A U.S. appeals court asked Indiana’s Supreme Court for guidance in determining whether a National Collegiate Athletic Association’s method of selling tickets to its championship basketball tournament is an illegal lottery.
A three-judge panel of the Chicago-based appeals court Monday reversed its own July ruling that said the NCAA must face a lawsuit by consumers claiming its ticket distribution method violates Indiana law.
“Affording the Indiana Supreme Court the opportunity to interpret the application of the Indiana statutes involved here appears to be the most prudent course of action,” the U.S. judges said.
The Indianapolis-based association sells tickets for its basketball and hockey championships by accepting applications for more tickets than are actually available. In the suit, three states challenged the NCAA practice of keeping a $6 to $10 “handling” fee for each entry, even from unsuccessful applicants.

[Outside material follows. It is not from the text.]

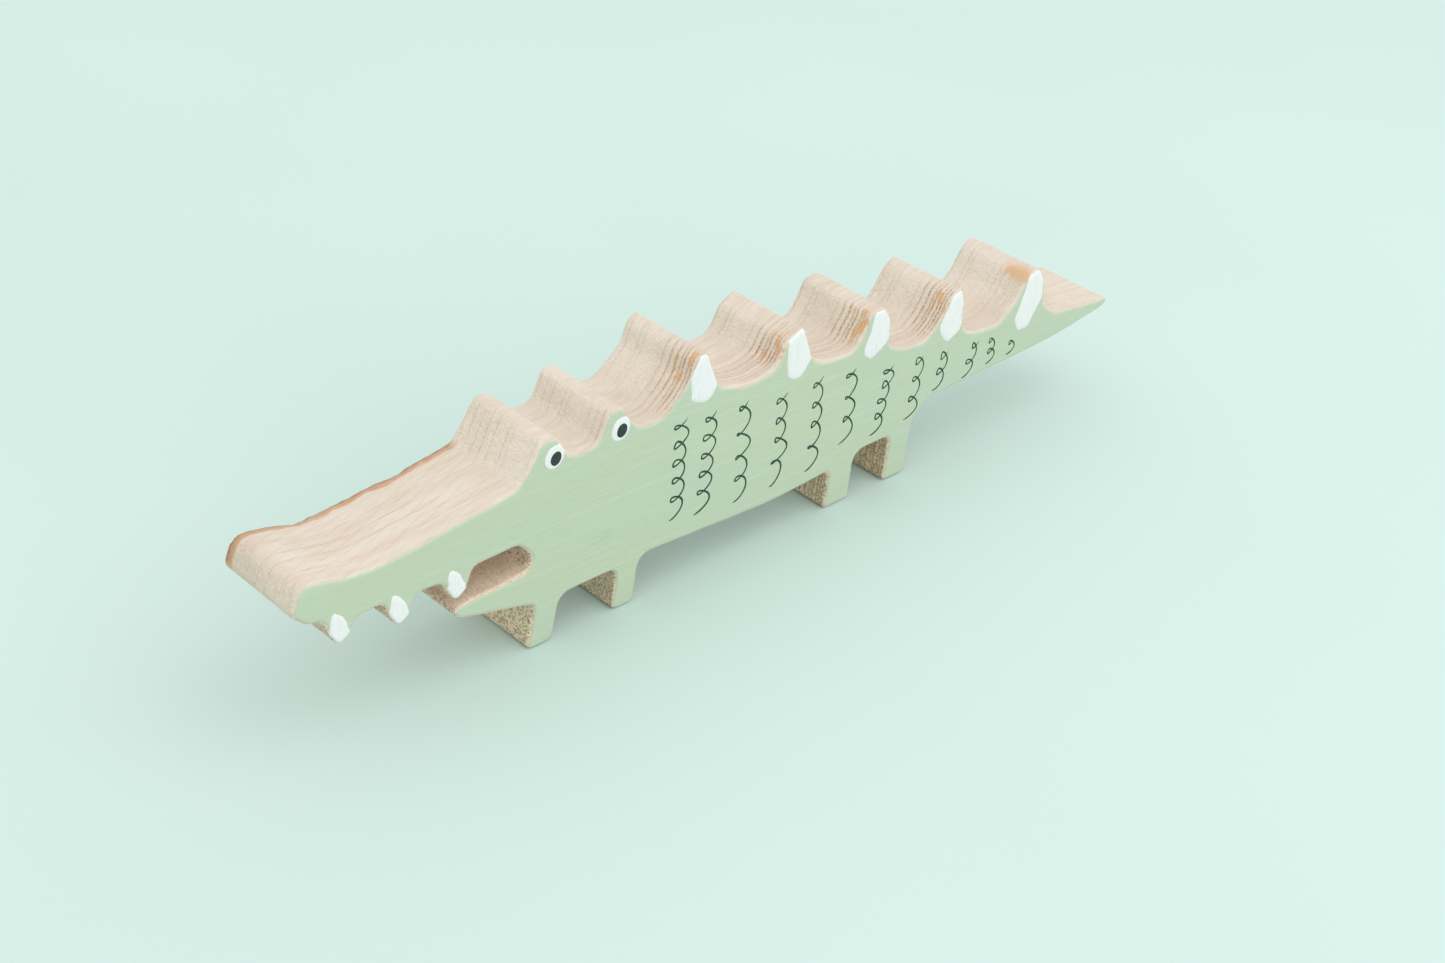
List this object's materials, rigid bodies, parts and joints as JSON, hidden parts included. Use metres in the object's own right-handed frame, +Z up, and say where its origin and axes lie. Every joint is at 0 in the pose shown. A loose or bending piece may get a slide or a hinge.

Keeping the money and awarding some applicants a thing of greater value than its price, the ticket, might violate Indiana’s law barring any entity other than the state from running a lottery, the federal court said in July.
Its decision resurrected a lawsuit filed against the NCAA by residents of New York, Arizona and Oregon, seeking compensatory and punitive damages, as well as class-action status on behalf of anyone who paid the fee since May 1998.
“The NCAA’s process to distribute championship tickets to our fans is legal and fair, and we believe the Indiana Supreme Court will agree after further consideration,” spokesman Erik Christianson said in an e-mailed statement.
Christianson and consumers’ attorney Robert B. Carey each said the association has discontinued the practice of retaining the handling fees paid by those fans that aren’t selected to receive tickets.
Carey said he doubted Indiana’s high court would take up what he called an “arcane” issue.
“No one out there does this,” he said Monday in a telephone interview. “Really the only entity that would be affected by this is the NCAA.”
The association was making money off losing entries, said Carey. “That’s gambling.”
A partner in the Phoenix office of Seattle-based Hagens Berman Sobol Shapiro LLP, Carey said he couldn’t offer an estimate of the value of the case or the size if the proposed class.
The federal appeals court panel has asked Indiana’s high court to decide whether the NCAA’s former ticket-allocation method would have been considered a lottery under state law, whether the sales were exempt as a business transaction and if the consumers’ complicity nullified their ability to recover damages.
The suit was first thrown out by U.S. District Judge William T. Lawrence in Indianapolis, who concluded that prospective purchasers were aware of the “essential features” of the NCAA system and applied willingly.